Mr. Swayne: Does the Chancellor accept the rather subtly worded warning from the Governor of the Bank of England that the Chancellor's current levels of spending and borrowing are in danger of causing the economy to overheat?
Mr. Brown: The Governor said that the automatic stabilisers had worked during a period of a world downturn, so when tax revenues were lower and social security needs were higher, borrowing was higher. That is, after all, what has happened in every country around the world. The only difference is that our levels of borrowing are lower than those in most other countries. The Governor of the Bank of England said that he supports the fiscal discipline that we have shown over the past seven years.
Mrs. Anne Campbell (Cambridge) (Lab): My constituents are delighted that we are enjoying the longest period of sustained economic growth on record and the longest sustained investment in public services for a generation. In the light of that fantastic economic success, how do debt levels under this Government compare with those under the last Conservative Government?
Mr. Brown: My hon. Friend has been powerful in her advocacy of both international aid to be raised and the scientific community to be given the money that is necessary to invest in this country's future. I cannot think of anything on which there is greater consensus than the issues of investment in science, infrastructure and transport. Only one group is outside the consensusthe modern Conservative party.
As for debt levels, the Conservative party talks as if there were some golden years a few years ago, but borrowing went up to the equivalent of £80 billion and debt was at 44 per cent. of gross domestic product. We have reduced that to 34 per cent. of GDP, one of the lowest rates in the industrialised world.
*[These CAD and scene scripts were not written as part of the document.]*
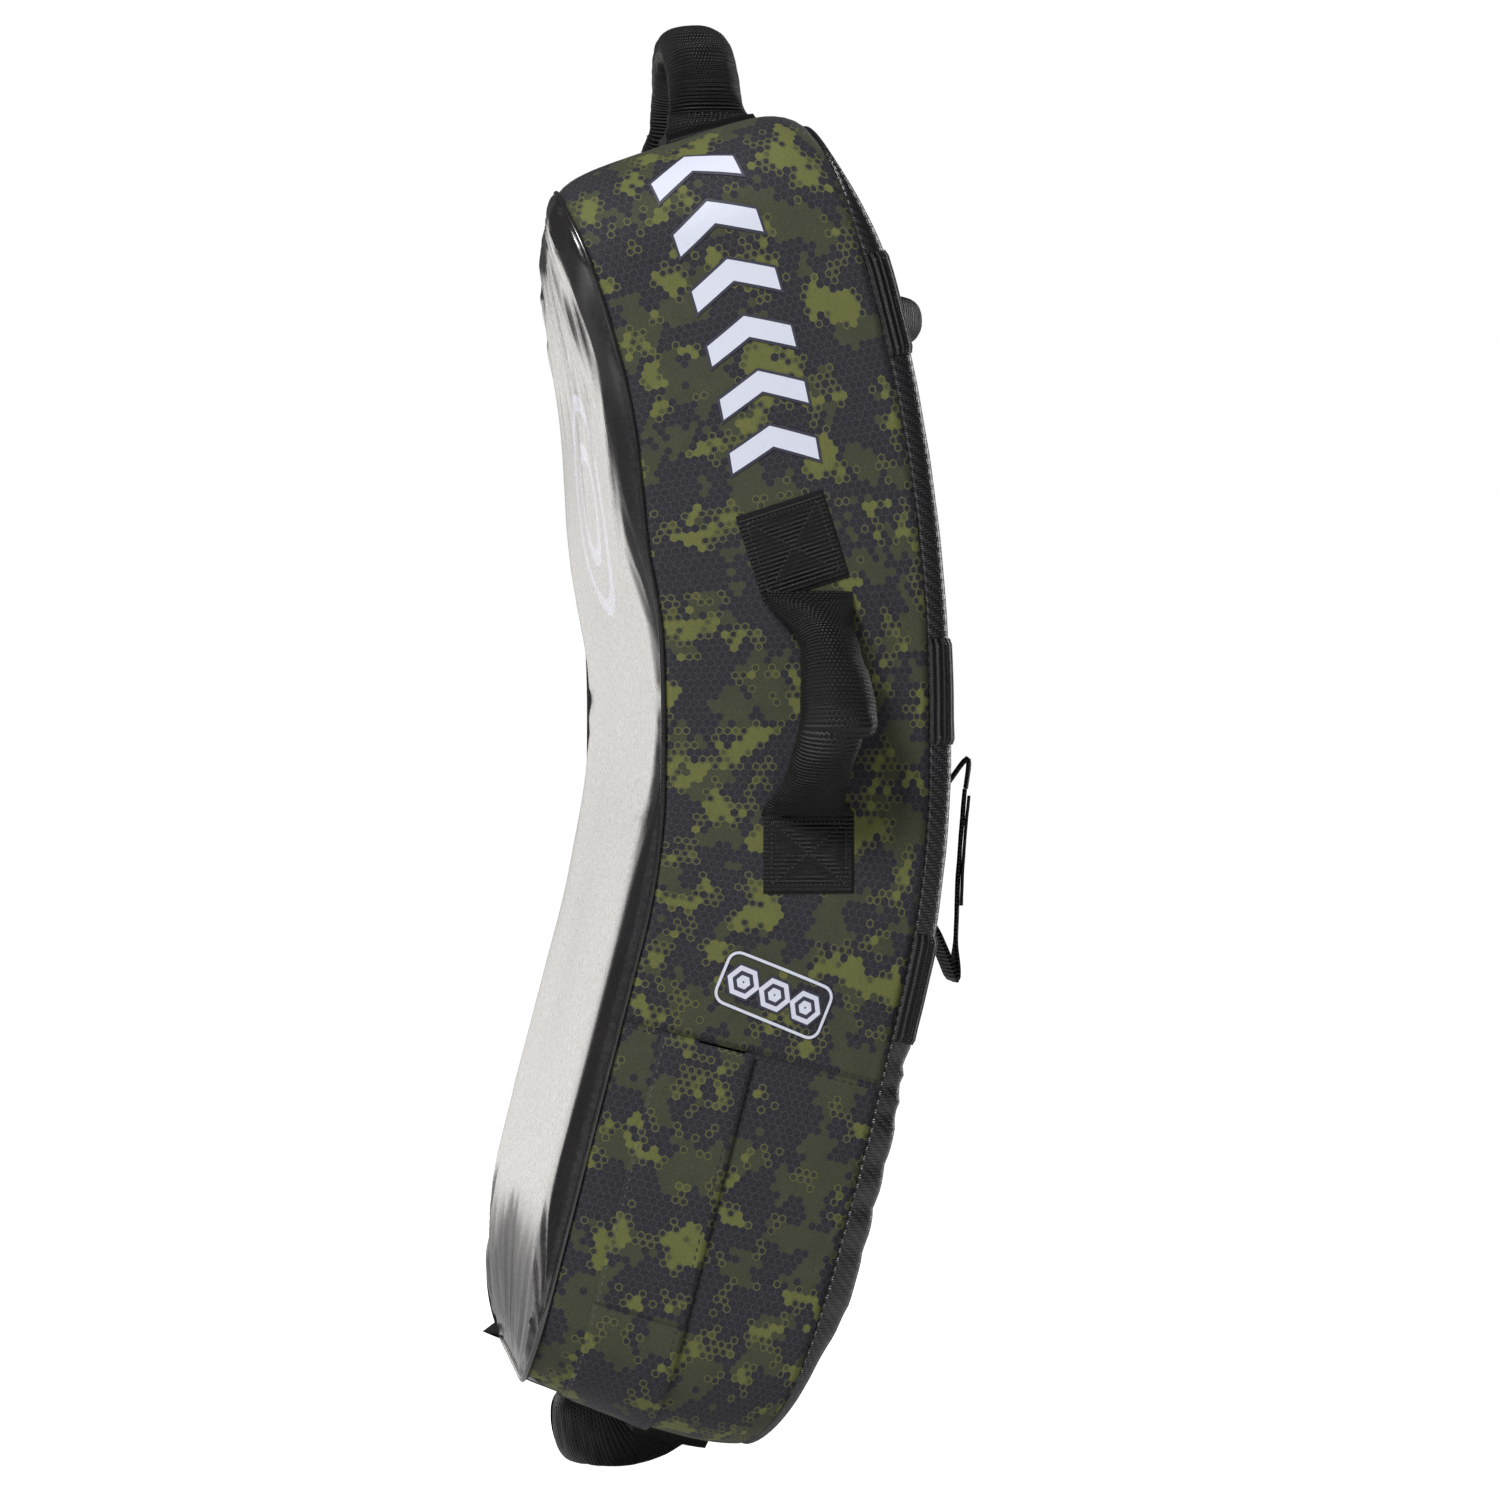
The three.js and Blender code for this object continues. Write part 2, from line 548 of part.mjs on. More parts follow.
// The grip is a small padded roll over the upper band, hanging a little below its anchors.
function addGrip() {
  const surface = placeAt(BAND_LENGTHS.upper, BAND_TOP + GAP);
  const frame = new THREE.Group();
  frame.rotation.y = 90 * DEG; // local Z out of the back, local X down the shield
  surface.add(frame);
  shield.add(surface);
  const swing = new THREE.Group();
  swing.name = "back_grip_frame";
  swing.rotation.y = GRIP_LEAN;
  frame.add(swing);
  const crown = { half: GRIP_HALF, thick: GRIP_HALF };
  const ends = { half: GRIP_HALF, thick: GRIP_END_THICK };
  addPaddedRoll(swing, "back_grip", GRIP_ARCH, { reach: GRIP_REACH, crown, ends }, GRIP_STRAP_HALF);
  const patchY = GRIP_ARCH.span - GRIP_PATCH.tuck + GRIP_PATCH.length / 2;
  const tailTop = GRIP_REACH + TAIL_CLEAR;
  [-1, 1].forEach((side) => {
    const [from, to] = side > 0 ? [tailTop, FOOT_ANGLE] : [-FOOT_ANGLE, -tailTop];
    const leg = archRibbon(GRIP_ARCH, from, to, WEBBING_THICK, () => GRIP_TAIL_HALF);
    const { width, length } = GRIP_PATCH;
    const patch = block(width, length, WEBBING_THICK, 0, side * patchY, WEBBING_THICK / 2);
    const name = side < 0 ? "back_grip_left_anchor" : "back_grip_right_anchor";
    add(frame, name, join(patch, leg), blackWebbing);
  });
}

// A strap drawn as a line in (out, up) and given its thickness, then made as broad as the webbing.
function strapGeometry(points, thick, width) {
  const side = (sign) =>
    points.map((point, i) => {
      const before = points[Math.max(i - 1, 0)];
      const after = points[Math.min(i + 1, points.length - 1)];
      const along = after.clone().sub(before).normalize();
      const off = (sign * thick) / 2;
      return new THREE.Vector2(point.x - along.y * off, point.y + along.x * off);
    });
  const shape = new THREE.Shape([...side(1), ...side(-1).reverse()]);
  const strap = new THREE.ExtrudeGeometry(shape, { depth: width, bevelEnabled: false });
  // Shape x is out of the back (local X) and shape y up the shield (local Z).
  return strap.rotateX(90 * DEG).translate(0, width / 2, 0);
}

// A forearm strap: a loop sewn to the back at its middle, closed by a hook-and-loop tail on its outer run.
function addForearmStrap(side) {
  const name = side < 0 ? "left" : "right";
  const frame = placeAt(STRAP_LENGTH, BAND_TOP + GAP, side * STRAP_SPREAD);
  shield.add(frame);
  const half = STRAP_HEIGHT / 2;
  const radius = STRAP_STAND / 2;
  const bend = (end, from, to) =>
    Array.from({ length: STRAP_BEND_STEPS + 1 }, (_, i) => {
      const angle = from + ((to - from) * i) / STRAP_BEND_STEPS;
      const out = STRAP_THICK / 2 + radius + radius * Math.cos(angle);
      return new THREE.Vector2(out, end * (half - radius) + radius * Math.sin(angle));
    });
  const outerEnd = new THREE.Vector2(STRAP_THICK / 2 + STRAP_STAND, half - STRAP_END_BELOW);
  const loop = [...bend(1, STRAP_START, 180 * DEG), ...bend(-1, 180 * DEG, 360 * DEG), outerEnd];
  add(frame, `${name}_forearm_loop`, strapGeometry(loop, STRAP_THICK, STRAP_WIDTH), blackWebbing);

  const tailFrame = new THREE.Group();
  tailFrame.name = `${name}_forearm_tail_frame`;
  tailFrame.position.set(STRAP_STAND + STRAP_THICK * 1.5 + GAP, 0, half - TAIL_BELOW);
  const tailStrap = block(STRAP_THICK, STRAP_WIDTH, TAIL_LENGTH, 0, 0, -TAIL_LENGTH / 2);
  add(tailFrame, `${name}_forearm_tail`, tailStrap, hookTape);
  frame.add(tailFrame);
}

// ---------------------------------------------------------------- assembly
addFoam();
addCover();
addZipTape();
addSlider();
addFlap();
addSideHandle(-1);
addSideHandle(1);
addEndHandle("top_handle", UPPER_LENGTH, TOP_HANDLE_DEPTH, TOP_ARCH, TOP_LEAN);
addEndHandle("bottom_handle", -LOWER_LENGTH, BOTTOM_HANDLE_DEPTH, BOTTOM_ARCH, BOTTOM_LEAN);
addBands();
addGrip();
addForearmStrap(-1);
addForearmStrap(1);

// The part's origin is on the strike face, at the middle of its width and of its flat station.
shield.position.x = DEPTH / 2 + FACE_CROWN;

export default shield;
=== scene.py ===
# The looks of a curved kick shield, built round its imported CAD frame.
import math

import bmesh
import bpy
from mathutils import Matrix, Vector, noise


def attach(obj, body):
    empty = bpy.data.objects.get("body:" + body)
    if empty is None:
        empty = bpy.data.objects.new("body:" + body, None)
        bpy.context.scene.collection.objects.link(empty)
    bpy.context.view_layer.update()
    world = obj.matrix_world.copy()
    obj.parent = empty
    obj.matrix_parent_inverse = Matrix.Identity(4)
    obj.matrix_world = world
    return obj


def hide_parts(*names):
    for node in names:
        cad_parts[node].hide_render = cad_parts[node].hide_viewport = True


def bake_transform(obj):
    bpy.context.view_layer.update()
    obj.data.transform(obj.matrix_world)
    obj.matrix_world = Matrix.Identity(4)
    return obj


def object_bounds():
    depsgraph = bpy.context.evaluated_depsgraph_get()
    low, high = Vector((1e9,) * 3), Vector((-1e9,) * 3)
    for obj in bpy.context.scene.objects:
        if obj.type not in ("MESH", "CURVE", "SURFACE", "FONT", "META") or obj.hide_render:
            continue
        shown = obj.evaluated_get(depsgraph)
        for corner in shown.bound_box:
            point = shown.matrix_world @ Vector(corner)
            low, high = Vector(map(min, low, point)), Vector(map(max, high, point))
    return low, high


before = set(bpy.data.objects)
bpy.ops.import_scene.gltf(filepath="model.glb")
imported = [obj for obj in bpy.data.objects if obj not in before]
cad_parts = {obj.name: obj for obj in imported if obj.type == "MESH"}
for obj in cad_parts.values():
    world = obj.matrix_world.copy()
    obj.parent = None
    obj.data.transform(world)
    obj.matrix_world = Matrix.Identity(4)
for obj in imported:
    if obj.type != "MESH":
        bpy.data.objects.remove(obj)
cad_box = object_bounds()

# ---- driving sizes, in millimetres
MM = 0.001
WIDTH = 350.0
DEPTH = 150.0
HALF_DEPTH = DEPTH / 2
CROWN = 9.0  # how far the padded back stands out of its seam
CORNER = 50.0
FLAT_HALF = 12.0  # half of the straight stretch in the middle of the bend
UPPER_RADIUS = 820.0
UPPER_LENGTH = 328.0
LOWER_RADIUS = 460.0
LOWER_BEND = math.radians(14.5)
LOWER_LENGTH = 383.0
FACE_X = HALF_DEPTH + CROWN

CROSS_SEAM = -173.0
FLAP_HINGE = -52.0
FLAP_EDGE = 0.0
ZIP_DEPTH = -18.0
ZIP_HALF = 13.0
CORD_RADIUS = 1.5

SIM_FRAMES = 20  # length of each cloth filling

# How the soft pad has settled out of its true shape, and the runs of length that this fades over.
TOP_LIFT = 5.0
TOP_LEAN = 2.5
TOP_BACK_DROP = 10.0
TOP_RUN = 110.0
BOTTOM_TUCK = 6.0
BOTTOM_RUN = 130.0
TOP_PRESS = 34.0
TOP_PRESS_RUN = 70.0
BOTTOM_PRESS = 20.0
BOTTOM_PRESS_RUN = 26.0
BEND_FORWARD = 3.5
UPPER_BACKWARD = 1.5
BACK_SEAM_IN = 4.5
BACK_SEAM_LOWER_IN = -1.5
BACK_CORNER_IN = 18.0
BACK_CORNER_RUN = 34.0


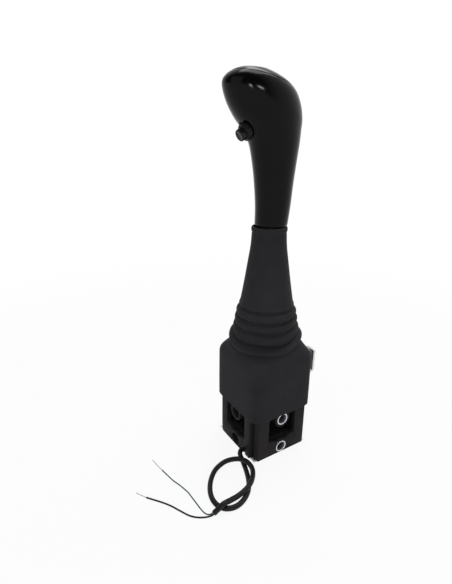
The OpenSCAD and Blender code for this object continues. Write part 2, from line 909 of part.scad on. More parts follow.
// knurled nut: a ring with flats that grips the barrel
module button_bezel() {
    teeth = 18;
    color([0.06, 0.06, 0.06])
        at_button()
            difference() {
                union() {
                    cylinder(r = bezel_r - 0.35, h = 4.6);
                    for (a = [0 : 360 / teeth : 359])
                        rotate([0, 0, a])
                            translate([bezel_r - 0.45, 0, 0.4])
                                cylinder(r = 0.45, h = 3.8);
                }
                translate([0, 0, -1])
                    cylinder(r = bezel_r - 1 + fit, h = 8);
            }
}

module button_switch() {
    color([0.25, 0.05, 0.05])
        at_button()
            translate([0, 0, -8 - gap])
                mirror([0, 0, 1]) {
                    translate([-3.2, -5, 0])
                        cube([6.4, 10, 6]);
                    for (s = [-1, 1])
                        translate([-0.4, s * 3 - 0.8, 5.9])
                            cube([0.8, 1.6, 3]);
                }
}

// end of a terminal of the switch, above or below the button's axis
terminal_y = 3;
terminal_end = 17.2;
function terminal(s) = [0,
    button_y - s * terminal_y * sin(button_tilt) + terminal_end * cos(button_tilt),
    button_z + s * terminal_y * cos(button_tilt) + terminal_end * sin(button_tilt)];

// insulated wires from the switch down through the lever tube
module switch_leads() {
    low_z = pivot_z + 10;
    color([0.1, 0.3, 0.12])
        for (s = [-1, 1])
            swept_tube(concat([[s * 1.2, s * 1.2 - 1.5, low_z],
                [s * 1.2, s * 1.2 - 1.5, (low_z + tube_top_z) / 2],
                [s * 1.2, s * 1.2 - 1.5, tube_top_z],
                [s * 1.2, s * 1.2 - 2, button_z - 12]],
                s < 0 ? [terminal(s) + [-1, 2.1, -6.8], terminal(s) + [-0.2, 0.8, -1.4]]
                      : [terminal(s) + [2.2, 6.35, -10.2], terminal(s) + [2.4, 3.35, -4.2],
                          terminal(s) + [0.9, 0.65, -0.2]]),
                wire_r, 8);
}

module button_plunger() {
    stem_z = -5 + button_travel + 0.5;
    color([0.04, 0.04, 0.04])
        at_button() {
            translate([0, 0, 2.5])
                cylinder(r = plunger_r, h = 6.3);
            translate([0, 0, 8.8])
                cylinder(r1 = plunger_r, r2 = plunger_r - 0.8, h = 0.8);
            translate([0, 0, stem_z])
                cylinder(r = 1.3, h = 2.5 - stem_z + eps);
        }
}

module button_spring() {
    turns = 4;
    steps = 12;
    coil_r = 3;
    wire = 0.3;
    low = -5 + wire + 0.1;
    high = 2.5 - wire - 0.1;
    color([0.75, 0.75, 0.77])
        at_button()
            swept_tube([for (i = [0 : turns * steps])
                [coil_r * cos(360 * i / steps), coil_r * sin(360 * i / steps),
                    low + (high - low) * i / (turns * steps)]], wire, 6);
}

// ---------- brake lever at the rear ----------

module brake_lever() {
    knuckle_r = 2.8;
    pin_y = half - wall_t / 2;
    leg_y = tab_y - brake_t;
    bend_r = 2.6;
    nose_w = brake_w - 2;
    color([0.78, 0.78, 0.76])
        translate([-brake_w / 2, 0, brake_z])
            difference() {
                rotate([90, 0, 90])
                    linear_extrude(brake_w) {
                        translate([pin_y, 0])
                            circle(knuckle_r);
                        translate([pin_y, -brake_t / 2])
                            square([tab_y - bend_r - pin_y, brake_t]);
                        // rounded bend up to the tab
                        intersection() {
                            translate([tab_y - bend_r, bend_r - brake_t / 2])
                                difference() {
                                    circle(bend_r);
                                    circle(bend_r - brake_t);
                                }
                            translate([tab_y - bend_r, -brake_t / 2])
                                square([bend_r, bend_r]);
                        }
                        translate([leg_y, bend_r - brake_t / 2])
                            square([brake_t, tab_top_z - brake_z - bend_r + brake_t / 2]);
                        // nose that presses the bail's arm
                        translate([pin_y - 2.4, -4.2])
                            square([2.6, 4.2]);
                    }
                translate([-1, pin_y, 0])
                    rod_x(1.5 + run, 0, brake_w + 2);
                // rounded top corners of the tab
                for (s = [0, 1])
                    translate([s * brake_w, 0, tab_top_z - brake_z])
                        mirror([s, 0, 0])
                            difference() {
                                translate([-1, leg_y - 1, -2])
                                    cube([3, brake_t + 2, 3]);
                                translate([2, leg_y - 2, -2])
                                    rotate([-90, 0, 0])
                                        cylinder(r = 2, h = brake_t + 4);
                            }
            }
}

// ---------- lead ----------
lead_x = exit_x;
lead_y = -10;
elbow_r = 8;

module lead_grommet() {
    color([0.1, 0.1, 0.1])
        difference() {
            translate([exit_x, -half, exit_z])
                rotate([-90, 0, 0])
                    cylinder(r = lead_r + 1, h = wall_t + 0.4);
            translate([exit_x, -half - 1, exit_z])
                rotate([-90, 0, 0])
                    cylinder(r = lead_r + fit, h = wall_t + 2);
        }
}

// the lead inside the housing: in from the wall, round an elbow and up through the cable plate
module inner_lead() {
    top_z = plate_top_z + 3;
    color([0.08, 0.08, 0.08]) {
        translate([lead_x, 0, exit_z])
            rod_y(lead_r, -half + 0.1, lead_y - elbow_r);
        translate([lead_x, lead_y - elbow_r, exit_z + elbow_r])
            rotate([0, 90, 0])
                rotate_extrude(angle = 90)
                    translate([elbow_r, 0])
                        circle(lead_r);
        translate([lead_x, lead_y, exit_z + elbow_r])
            cylinder(r = lead_r, h = top_z - exit_z - elbow_r);
    }
}

module lead_connector() {
    block = [9, 8, 11];
    color([0.82, 0.8, 0.72])
        translate([lead_x - block[0] / 2, lead_y - block[1] / 2, plate_top_z])
            difference() {
                cube(block);
                translate([block[0] / 2, block[1] / 2, -1])
                    cylinder(r = lead_r + fit, h = 4.2);
                for (s = [-1, 1])
                    translate([block[0] / 2 + s * 2 - 0.9, block[1] / 2 - 0.9, block[2] - 5])
                        cube([1.8, 1.8, 6]);
            }
}

// places a route that is measured from the lead's exit in the front face
function from_exit(path) = [for (p = path) [exit_x + p[0], p[1] - half, p[2]]];

// route of the free lead, from the grommet round its loop to the cut end
lead_route = from_exit([[0, -0.5, 3.8], [0.2, -2.4, 3.3], [2.6, -5, 2.6], [7.3, -6.5, 2.2],
    [13.5, -8.5, 2.2], [20.7, -10.8, 2.2], [27.7, -13.6, 2.2], [32.9, -16.2, 2.2], [37.6, -19.5, 2.2],
    [41.7, -23.5, 2.2], [45.3, -29, 2.2], [47.4, -34.8, 2.2], [47.6, -40.1, 2.2], [46, -44.8, 2.2],
    [43, -48.2, 2.2], [38.6, -50.2, 2.2], [33.3, -50.6, 2.2], [27.9, -49.5, 2.2], [22.5, -47.2, 2.2],
    [17.1, -43.7, 2.2], [12.1, -39.3, 2.2], [7.8, -33.8, 2.4], [5.5, -27.6, 3], [5.2, -21.7, 4],
    [7.4, -16.2, 5.3], [11.3, -11.6, 6.6], [16, -8.7, 7.1], [21.7, -7.6, 7], [27.6, -8.8, 6.7],
    [33.1, -12.4, 6.9], [37.8, -17.3, 7.1], [40.8, -22.6, 7], [42.1, -28.2, 6], [42.7, -34.2, 5.2],
    [43.6, -41.2, 6], [44.4, -47.7, 6.9], [44.5, -52.3, 4.6], [44.2, -56, 2.3]]);
lead_end = lead_route[len(lead_route) - 1];

module lead_cable() {
    color([0.09, 0.09, 0.09])
        swept_tube(lead_route, lead_r, 10);
}

// insulated wires from the cut end, each with a bared and tinned tip
green_route = from_exit([[43.4, -56.2, 2.4], [43, -59, 1.6], [40, -61, 0.8], [35, -62, 0.6],
    [27.5, -62.5, 0.6], [20, -63, 0.6], [14.5, -63.5, 0.6], [5, -66, 0.6], [-2, -68.5, 0.6],
    [-8.5, -70, 0.6], [-18, -72, 0.6], [-25, -73.3, 0.6], [-33, -74.5, 0.6]]);
black_route = from_exit([[44.9, -56.2, 2.2], [44.2, -59, 1.2], [42.5, -63, 0.7], [39.5, -68, 0.7],
    [35, -72.3, 0.7], [27.5, -76.5, 0.7], [20, -80.5, 0.7], [13.5, -85, 0.7], [8, -89.5, 0.7],
    [2.5, -94, 0.7], [-6, -99.5, 0.7]]);

module wire_green() {
    color([0.1, 0.45, 0.2])
        swept_tube(green_route, thin_wire_r, 8);
}

module wire_black() {
    color([0.05, 0.05, 0.05])
        swept_tube(black_route, wire_r, 8);
}

housing();
cable_plate();
plate_screws();
threaded_inserts();
ring_bushes();
bail_bushes();
boot();
brake_pin();
lead_grommet();
inner_lead();
lead_connector();
lead_cable();
wire_green();
wire_black();
gimbal_ring();
ring_trunnions();
ring_fork_pin();
ring_fork();
bail();
bail_trunnions();
bail_fork_pin();
bail_fork();
lever_hub();
hub_pin();
lever_tail();
lever_tube();
tube_jam_nut();
grip_shell();
grip_cap();
cap_pins();
grip_set_screw();
button_barrel();
button_bezel();
button_switch();
switch_leads();
button_plunger();
button_spring();
brake_lever();
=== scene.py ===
"""Cable-control joystick: finished surfaces, lead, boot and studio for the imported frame."""

import json
import logging
import math
from dataclasses import dataclass, field
from enum import Enum
from typing import Sequence

import bmesh
import bpy
from mathutils import Matrix, Vector

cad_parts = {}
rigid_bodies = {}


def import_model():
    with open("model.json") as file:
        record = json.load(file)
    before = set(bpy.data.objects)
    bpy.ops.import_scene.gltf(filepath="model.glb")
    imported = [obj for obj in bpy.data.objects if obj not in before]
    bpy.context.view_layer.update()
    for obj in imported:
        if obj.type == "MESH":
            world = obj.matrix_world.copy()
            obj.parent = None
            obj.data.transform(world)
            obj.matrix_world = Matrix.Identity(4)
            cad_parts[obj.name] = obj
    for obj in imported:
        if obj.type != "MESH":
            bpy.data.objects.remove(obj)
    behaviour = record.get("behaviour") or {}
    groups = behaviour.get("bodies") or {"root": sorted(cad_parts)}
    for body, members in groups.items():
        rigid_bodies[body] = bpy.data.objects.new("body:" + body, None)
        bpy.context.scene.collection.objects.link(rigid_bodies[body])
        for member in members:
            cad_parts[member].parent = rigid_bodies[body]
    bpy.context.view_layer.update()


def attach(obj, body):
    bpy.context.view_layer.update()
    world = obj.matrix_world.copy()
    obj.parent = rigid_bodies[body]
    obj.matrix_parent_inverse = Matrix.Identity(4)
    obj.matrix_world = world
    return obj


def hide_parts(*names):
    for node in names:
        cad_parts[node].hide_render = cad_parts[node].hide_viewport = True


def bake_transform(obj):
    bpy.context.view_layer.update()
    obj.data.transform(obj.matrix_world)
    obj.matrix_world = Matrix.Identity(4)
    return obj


LOG = logging.getLogger("joystick")
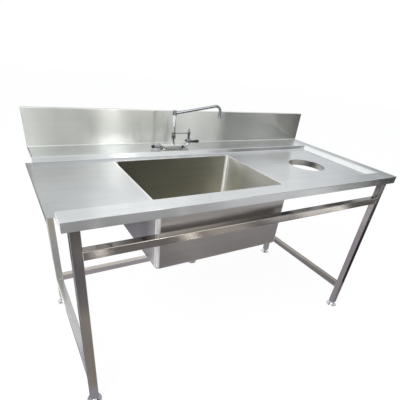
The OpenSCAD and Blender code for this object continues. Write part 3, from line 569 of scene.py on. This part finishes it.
def polished(name, colour, roughness, smudge=0.06):
    """Polished metal with faint smudges."""
    material, tree, surface = new_material(name)
    place = add(tree, "ShaderNodeTexCoord").outputs["Object"]
    smudges = {"Vector": place, "Scale": 60, "Detail": 3, "Roughness": 0.6}
    film = add(tree, "ShaderNodeTexNoise", smudges).outputs[0]
    specks = add(tree, "ShaderNodeTexNoise", {"Vector": place, "Scale": 700, "Detail": 1}).outputs[0]
    rough = math_node(tree, "MULTIPLY_ADD", film, smudge, roughness - smudge / 2)
    dark = tuple(c * 0.9 for c in colour)
    tint = add(tree, "ShaderNodeMix", {0: film, 6: (*dark, 1), 7: (*colour, 1)}, data_type="RGBA").outputs[2]
    bump = add(tree, "ShaderNodeBump", {"Height": specks, "Strength": 0.05, "Distance": 0.0001}).outputs[0]
    metal = add(tree, "ShaderNodeBsdfPrincipled", {"Base Color": tint, "Metallic": 1.0, "Roughness": rough,
                                                   "Normal": bump})
    tree.links.new(metal.outputs[0], surface)
    return material


weld_run, given, result = shape_tree("weld_run", {
    "Pitch": 0.002, "Bead Radius": 0.002, "Flatness": 1.0, "Unevenness": 0.15, "Seed": 3})
seam = add(weld_run, "GeometryNodeMeshToCurve", {"Mesh": given["Geometry"]}).outputs[0]
steps_along = {"Curve": seam, "Length": given["Pitch"]}
stops = add(weld_run, "GeometryNodeResampleCurve", steps_along, mode="LENGTH").outputs[0]
round_bead = {"Segments": 8, "Rings": 5, "Radius": given["Bead Radius"]}
bead = add(weld_run, "GeometryNodeMeshUVSphere", round_bead).outputs[0]
least = math_node(weld_run, "SUBTRACT", 1.0, given["Unevenness"])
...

Ann Winterton (Congleton) (Con): Will the Treasury make up the difference that will result from the loss of European Union structural funding to the United Kingdom regions post-2006? If so, will that add to borrowing requirements?
Mr. Brown:
We are committed to no loss for the regions as a result of any changes, although they have not yet been decided in the structural funds. It is interesting, however, to hear a Conservative Member advocate more public spending by the Government.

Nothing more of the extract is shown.